YOUR TASK:
Repeat each line of the material exactly.

───── MATERIAL TO PROCESS

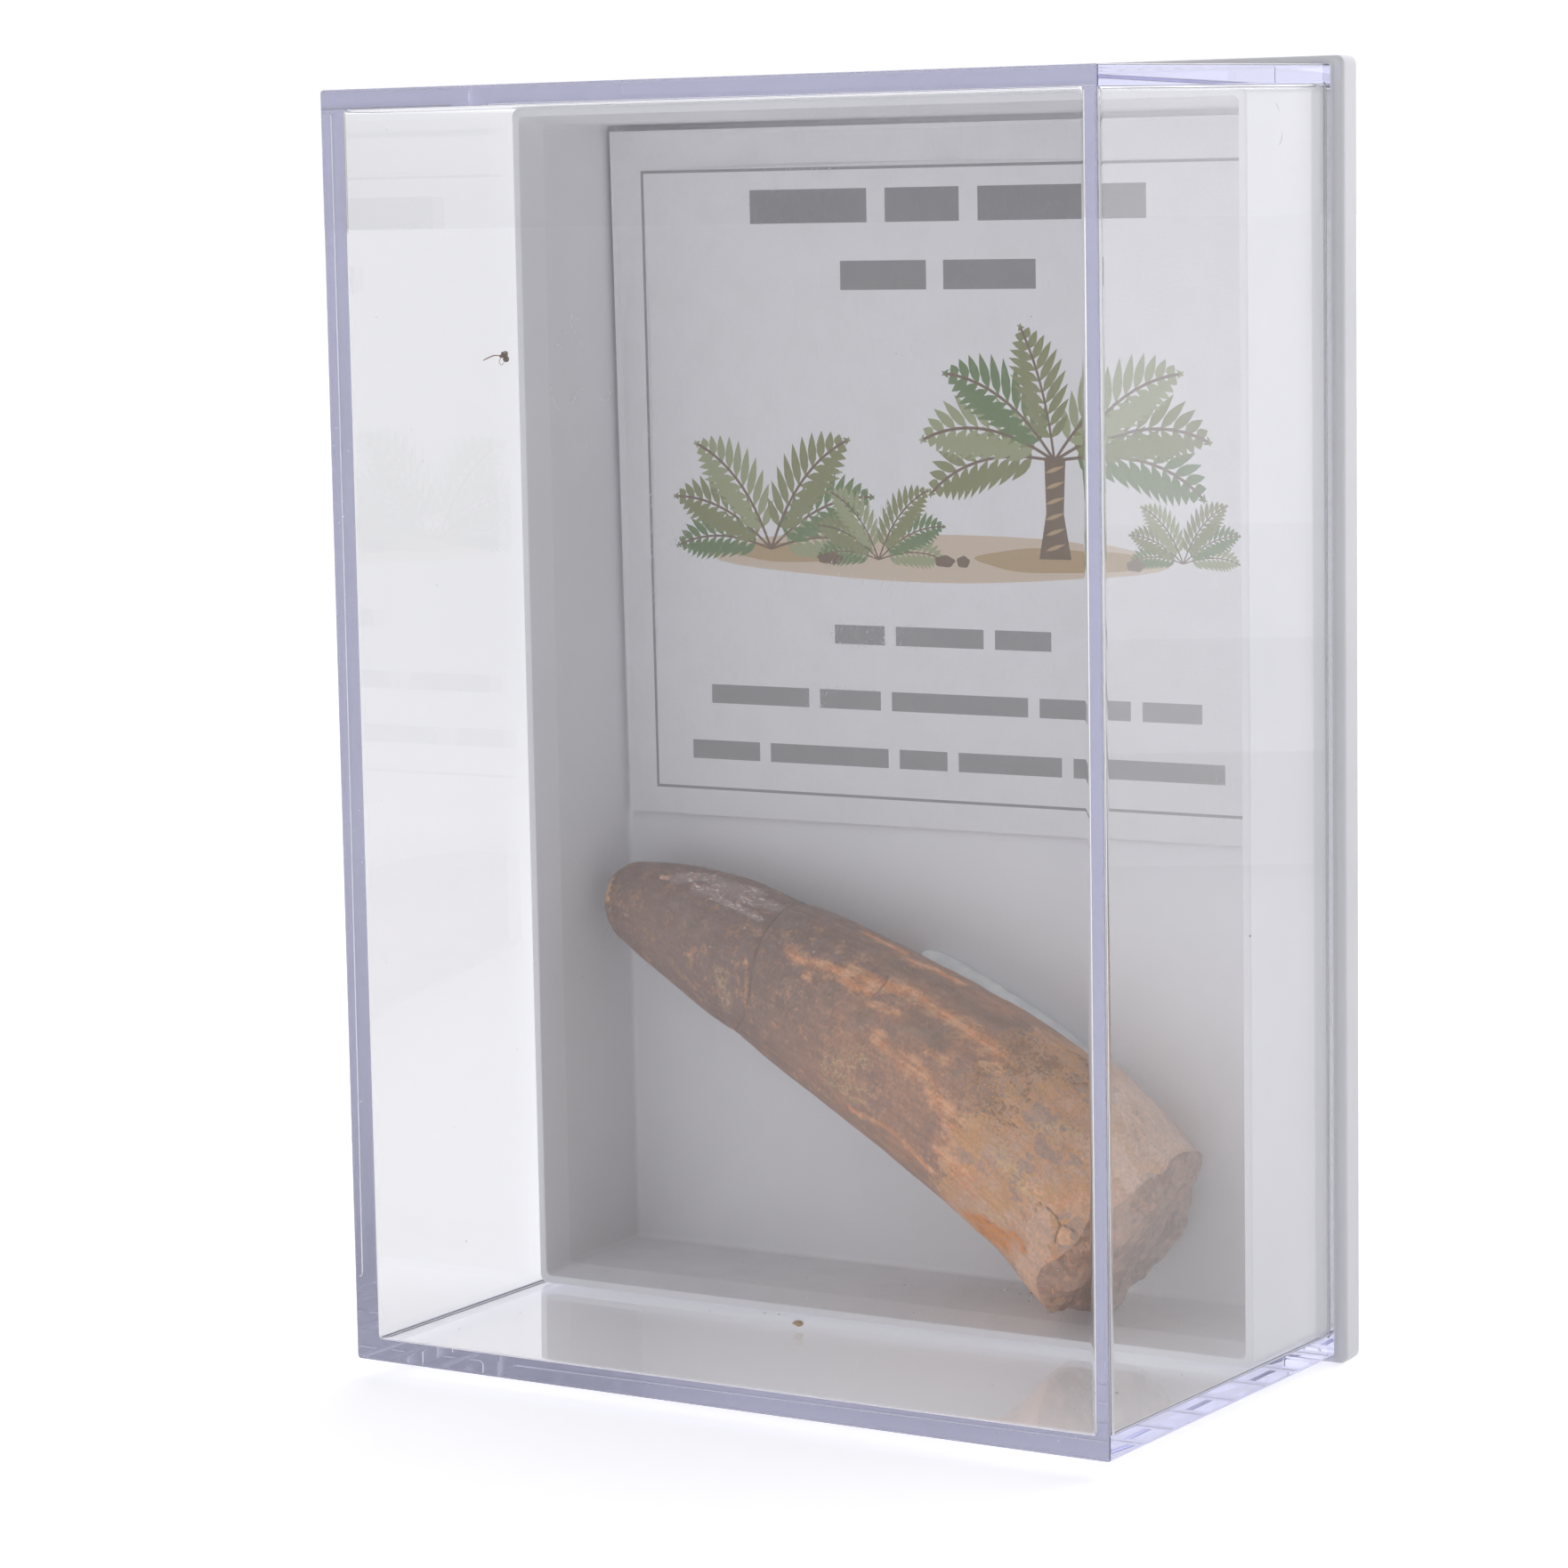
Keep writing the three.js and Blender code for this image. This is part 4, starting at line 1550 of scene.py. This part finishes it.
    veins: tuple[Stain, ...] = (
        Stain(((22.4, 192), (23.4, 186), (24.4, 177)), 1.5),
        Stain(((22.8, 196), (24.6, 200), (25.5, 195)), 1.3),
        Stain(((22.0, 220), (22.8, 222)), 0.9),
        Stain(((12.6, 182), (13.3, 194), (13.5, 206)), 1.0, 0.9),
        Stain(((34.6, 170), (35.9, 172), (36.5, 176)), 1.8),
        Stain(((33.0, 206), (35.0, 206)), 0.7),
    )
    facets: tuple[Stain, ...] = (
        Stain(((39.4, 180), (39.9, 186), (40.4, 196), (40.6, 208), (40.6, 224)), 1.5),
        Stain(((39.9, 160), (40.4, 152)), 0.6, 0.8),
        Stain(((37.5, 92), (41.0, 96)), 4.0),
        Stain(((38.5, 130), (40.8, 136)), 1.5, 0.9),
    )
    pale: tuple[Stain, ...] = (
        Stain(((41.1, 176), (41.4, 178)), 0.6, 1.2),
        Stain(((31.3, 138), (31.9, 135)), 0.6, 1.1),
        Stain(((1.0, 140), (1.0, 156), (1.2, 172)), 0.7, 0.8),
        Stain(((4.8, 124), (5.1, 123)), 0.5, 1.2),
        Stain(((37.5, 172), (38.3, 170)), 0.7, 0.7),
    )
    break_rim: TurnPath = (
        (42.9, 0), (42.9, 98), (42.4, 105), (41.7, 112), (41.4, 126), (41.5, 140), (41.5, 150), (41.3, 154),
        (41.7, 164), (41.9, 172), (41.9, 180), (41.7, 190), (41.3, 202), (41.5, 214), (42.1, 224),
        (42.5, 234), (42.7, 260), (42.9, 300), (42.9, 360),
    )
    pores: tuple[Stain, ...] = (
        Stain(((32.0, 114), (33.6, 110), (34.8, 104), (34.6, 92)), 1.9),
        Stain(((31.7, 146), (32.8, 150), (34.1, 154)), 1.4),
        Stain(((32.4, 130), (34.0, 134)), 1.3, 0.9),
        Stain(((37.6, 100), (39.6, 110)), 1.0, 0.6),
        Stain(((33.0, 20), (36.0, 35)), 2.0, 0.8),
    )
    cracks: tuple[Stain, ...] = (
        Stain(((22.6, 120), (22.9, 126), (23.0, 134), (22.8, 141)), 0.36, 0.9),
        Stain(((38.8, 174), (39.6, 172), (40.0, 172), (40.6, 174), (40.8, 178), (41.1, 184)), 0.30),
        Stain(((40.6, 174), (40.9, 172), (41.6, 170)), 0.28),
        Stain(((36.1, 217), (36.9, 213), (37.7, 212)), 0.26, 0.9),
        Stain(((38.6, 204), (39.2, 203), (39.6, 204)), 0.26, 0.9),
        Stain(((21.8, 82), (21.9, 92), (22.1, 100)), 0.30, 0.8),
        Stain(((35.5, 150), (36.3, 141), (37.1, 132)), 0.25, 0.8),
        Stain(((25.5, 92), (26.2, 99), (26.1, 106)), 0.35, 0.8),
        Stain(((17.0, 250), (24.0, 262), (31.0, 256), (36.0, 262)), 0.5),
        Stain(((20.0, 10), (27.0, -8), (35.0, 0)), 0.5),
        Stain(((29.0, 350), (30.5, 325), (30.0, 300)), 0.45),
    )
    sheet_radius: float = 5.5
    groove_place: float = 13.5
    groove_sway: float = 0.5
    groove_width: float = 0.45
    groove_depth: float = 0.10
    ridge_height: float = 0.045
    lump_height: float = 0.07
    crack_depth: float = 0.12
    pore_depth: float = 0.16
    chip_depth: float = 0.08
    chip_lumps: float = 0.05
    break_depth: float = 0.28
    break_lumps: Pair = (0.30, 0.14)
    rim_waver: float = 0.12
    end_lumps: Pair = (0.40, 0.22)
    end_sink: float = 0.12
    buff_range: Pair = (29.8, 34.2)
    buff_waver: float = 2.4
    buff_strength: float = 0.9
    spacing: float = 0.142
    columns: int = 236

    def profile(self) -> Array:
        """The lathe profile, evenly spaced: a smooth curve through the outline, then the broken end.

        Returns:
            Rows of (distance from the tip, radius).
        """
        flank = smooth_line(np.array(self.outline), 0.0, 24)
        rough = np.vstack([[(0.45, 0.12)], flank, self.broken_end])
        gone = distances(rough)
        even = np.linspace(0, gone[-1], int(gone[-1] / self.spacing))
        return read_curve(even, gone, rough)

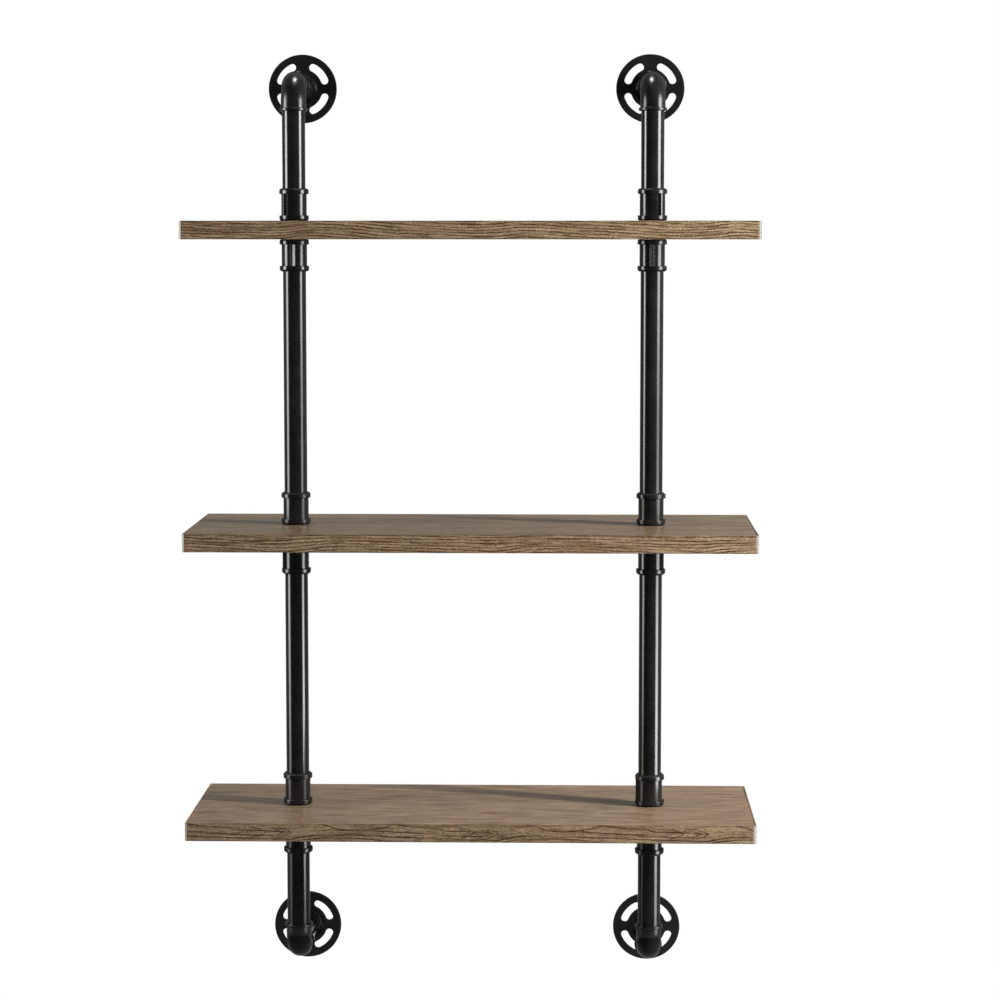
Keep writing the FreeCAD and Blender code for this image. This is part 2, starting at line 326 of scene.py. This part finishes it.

──────────

SOLUTION FOR THIS TASK:
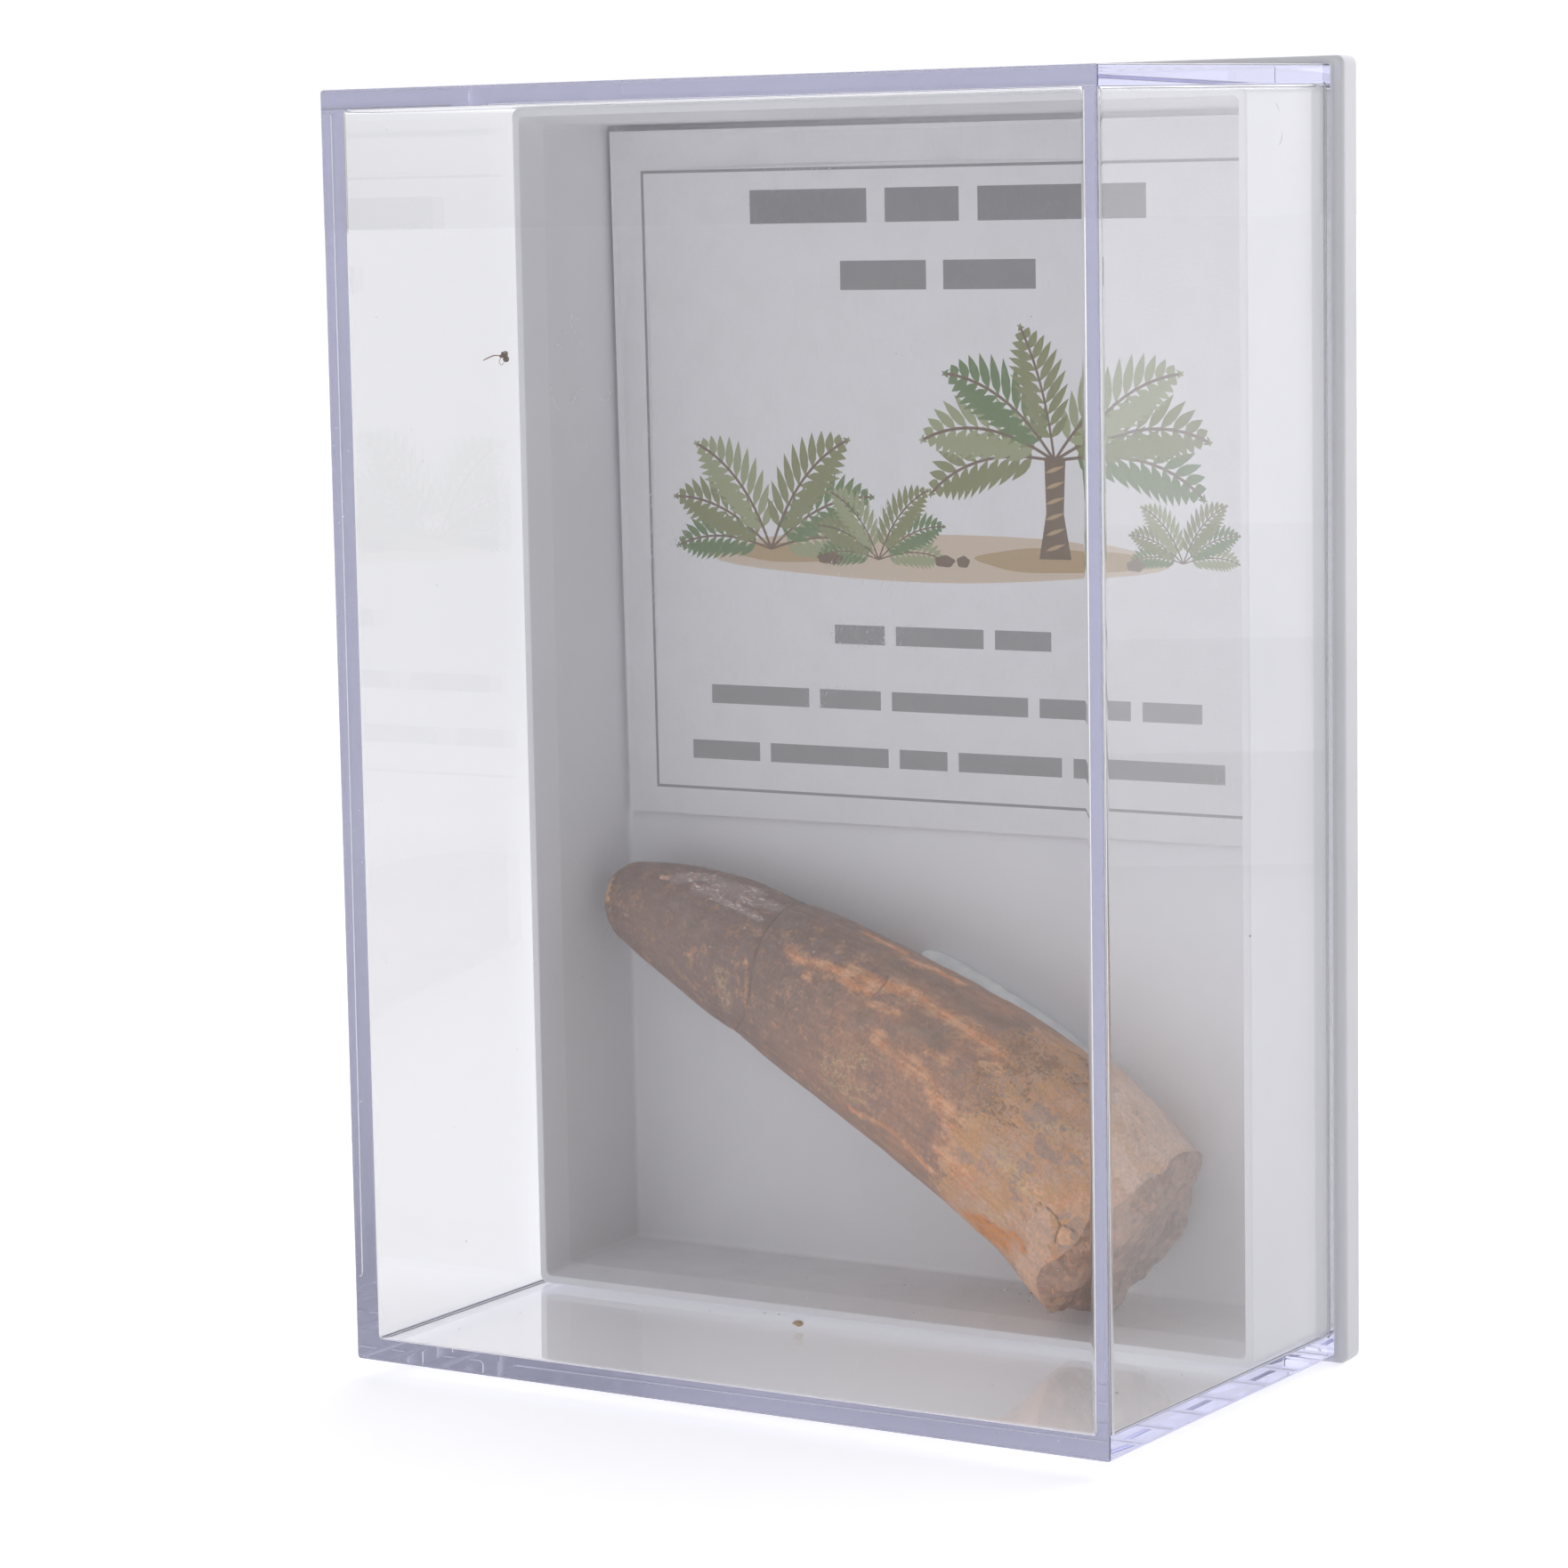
Keep writing the three.js and Blender code for this image. This is part 4, starting at line 1550 of scene.py. This part finishes it.
    veins: tuple[Stain, ...] = (
        Stain(((22.4, 192), (23.4, 186), (24.4, 177)), 1.5),
        Stain(((22.8, 196), (24.6, 200), (25.5, 195)), 1.3),
        Stain(((22.0, 220), (22.8, 222)), 0.9),
        Stain(((12.6, 182), (13.3, 194), (13.5, 206)), 1.0, 0.9),
        Stain(((34.6, 170), (35.9, 172), (36.5, 176)), 1.8),
        Stain(((33.0, 206), (35.0, 206)), 0.7),
    )
    facets: tuple[Stain, ...] = (
        Stain(((39.4, 180), (39.9, 186), (40.4, 196), (40.6, 208), (40.6, 224)), 1.5),
        Stain(((39.9, 160), (40.4, 152)), 0.6, 0.8),
        Stain(((37.5, 92), (41.0, 96)), 4.0),
        Stain(((38.5, 130), (40.8, 136)), 1.5, 0.9),
    )
    pale: tuple[Stain, ...] = (
        Stain(((41.1, 176), (41.4, 178)), 0.6, 1.2),
        Stain(((31.3, 138), (31.9, 135)), 0.6, 1.1),
        Stain(((1.0, 140), (1.0, 156), (1.2, 172)), 0.7, 0.8),
        Stain(((4.8, 124), (5.1, 123)), 0.5, 1.2),
        Stain(((37.5, 172), (38.3, 170)), 0.7, 0.7),
    )
    break_rim: TurnPath = (
        (42.9, 0), (42.9, 98), (42.4, 105), (41.7, 112), (41.4, 126), (41.5, 140), (41.5, 150), (41.3, 154),
        (41.7, 164), (41.9, 172), (41.9, 180), (41.7, 190), (41.3, 202), (41.5, 214), (42.1, 224),
        (42.5, 234), (42.7, 260), (42.9, 300), (42.9, 360),
    )
    pores: tuple[Stain, ...] = (
        Stain(((32.0, 114), (33.6, 110), (34.8, 104), (34.6, 92)), 1.9),
        Stain(((31.7, 146), (32.8, 150), (34.1, 154)), 1.4),
        Stain(((32.4, 130), (34.0, 134)), 1.3, 0.9),
        Stain(((37.6, 100), (39.6, 110)), 1.0, 0.6),
        Stain(((33.0, 20), (36.0, 35)), 2.0, 0.8),
    )
    cracks: tuple[Stain, ...] = (
        Stain(((22.6, 120), (22.9, 126), (23.0, 134), (22.8, 141)), 0.36, 0.9),
        Stain(((38.8, 174), (39.6, 172), (40.0, 172), (40.6, 174), (40.8, 178), (41.1, 184)), 0.30),
        Stain(((40.6, 174), (40.9, 172), (41.6, 170)), 0.28),
        Stain(((36.1, 217), (36.9, 213), (37.7, 212)), 0.26, 0.9),
        Stain(((38.6, 204), (39.2, 203), (39.6, 204)), 0.26, 0.9),
        Stain(((21.8, 82), (21.9, 92), (22.1, 100)), 0.30, 0.8),
        Stain(((35.5, 150), (36.3, 141), (37.1, 132)), 0.25, 0.8),
        Stain(((25.5, 92), (26.2, 99), (26.1, 106)), 0.35, 0.8),
        Stain(((17.0, 250), (24.0, 262), (31.0, 256), (36.0, 262)), 0.5),
        Stain(((20.0, 10), (27.0, -8), (35.0, 0)), 0.5),
        Stain(((29.0, 350), (30.5, 325), (30.0, 300)), 0.45),
    )
    sheet_radius: float = 5.5
    groove_place: float = 13.5
    groove_sway: float = 0.5
    groove_width: float = 0.45
    groove_depth: float = 0.10
    ridge_height: float = 0.045
    lump_height: float = 0.07
    crack_depth: float = 0.12
    pore_depth: float = 0.16
    chip_depth: float = 0.08
    chip_lumps: float = 0.05
    break_depth: float = 0.28
    break_lumps: Pair = (0.30, 0.14)
    rim_waver: float = 0.12
    end_lumps: Pair = (0.40, 0.22)
    end_sink: float = 0.12
    buff_range: Pair = (29.8, 34.2)
    buff_waver: float = 2.4
    buff_strength: float = 0.9
    spacing: float = 0.142
    columns: int = 236

    def profile(self) -> Array:
        """The lathe profile, evenly spaced: a smooth curve through the outline, then the broken end.

        Returns:
            Rows of (distance from the tip, radius).
        """
        flank = smooth_line(np.array(self.outline), 0.0, 24)
        rough = np.vstack([[(0.45, 0.12)], flank, self.broken_end])
        gone = distances(rough)
        even = np.linspace(0, gone[-1], int(gone[-1] / self.spacing))
        return read_curve(even, gone, rough)

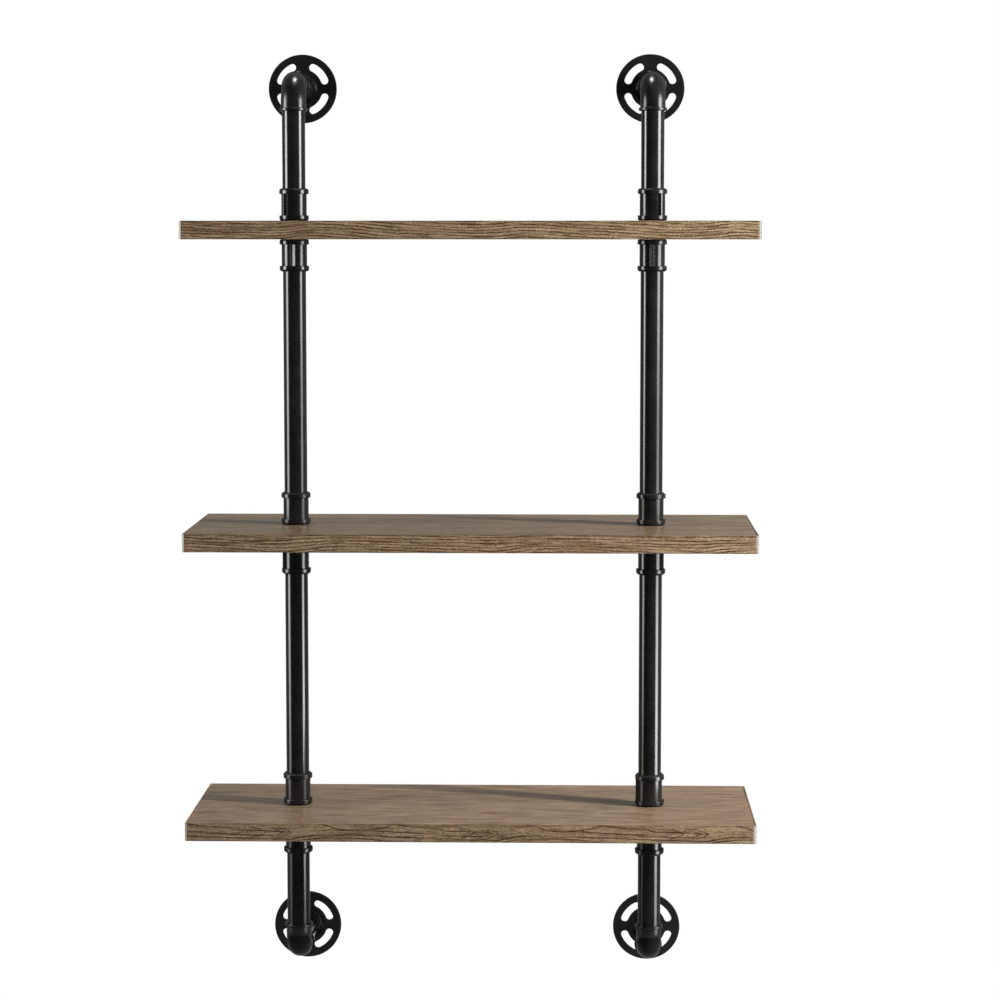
Keep writing the FreeCAD and Blender code for this image. This is part 2, starting at line 326 of scene.py. This part finishes it.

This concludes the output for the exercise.